The inconvenience, as I understand it, is that Section 12 of the 1949 Act, which also applies to Wales, requires that any marriage by banns shall be solemnised in the church or in one of the two churches where banns have been previously published. Banns cannot be published in a church where there are no regular Sunday services so that a couple in a plurality in Wales, who wish to be married by banns but whose local church is not in regular Sunday use, have to be married in a church in an adjoining parish where there is a regular Sunday service. Extending Section 23 to Wales would enable the Bishop in Wales to do what a Bishop in England can do now; namely, to direct that banns are read in a church in regular use and that the marriage is solemnised in the couple's local church, although it is not in regular Sunday use.

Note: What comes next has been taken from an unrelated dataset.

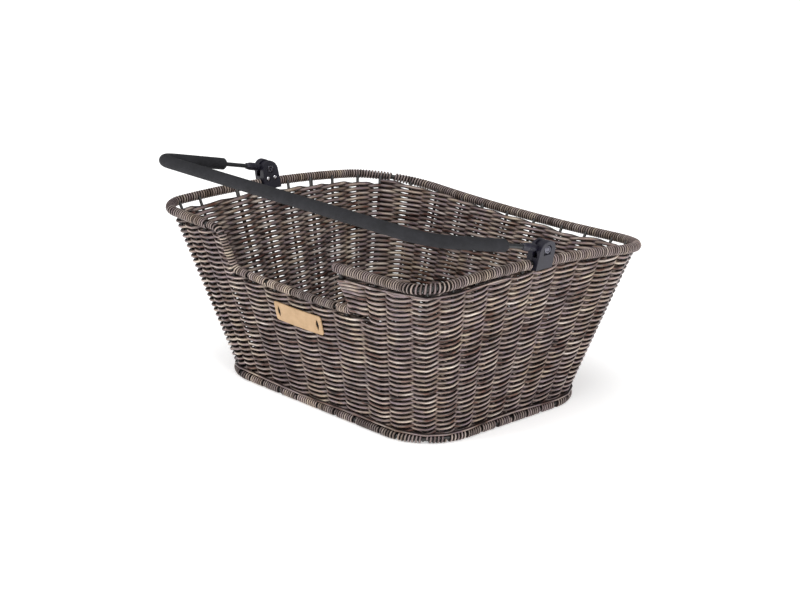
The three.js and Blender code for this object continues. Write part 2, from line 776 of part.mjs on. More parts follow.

As I said at the beginning, the Government historically take no sides on issues of church government such as this, which was passed through another place in record time. However, we certainly_have no objection to this Bill.

Lord Gibson-Watt

My Lords, I think I have a right of reply, and my reply will be very short. I should like to thank my noble friend Lord Glenarthur for voicing the Government's fair wind to this Bill. I should also like to thank the noble Lord, Lord Prys-Davies, for his support. I should like to return to a reference I made in my earlier speech to the Liberal Benches and to say to the noble Earl, Lord Grey, that I meant no "rudery", if I may say so. I merely wished to make some reference to the Liberal Party in view of the fact that David Lloyd George had some hand in something that happened to the Welsh Church some years ago. I do not want to go into that issue further; but I should like to say that I am most grateful to noble Lords for not impeding this Bill in any way. I hope that it will be able to go through its other stages with equal speed.

On Question, Bill read a second time, and committed to a Committee of the Whole House.

Lord Skelmersdale

My Lords, I beg to move that the House do now adjourn during pleasure until 8.40 p.m.

Moved accordingly, and, on Question, Motion agreed to.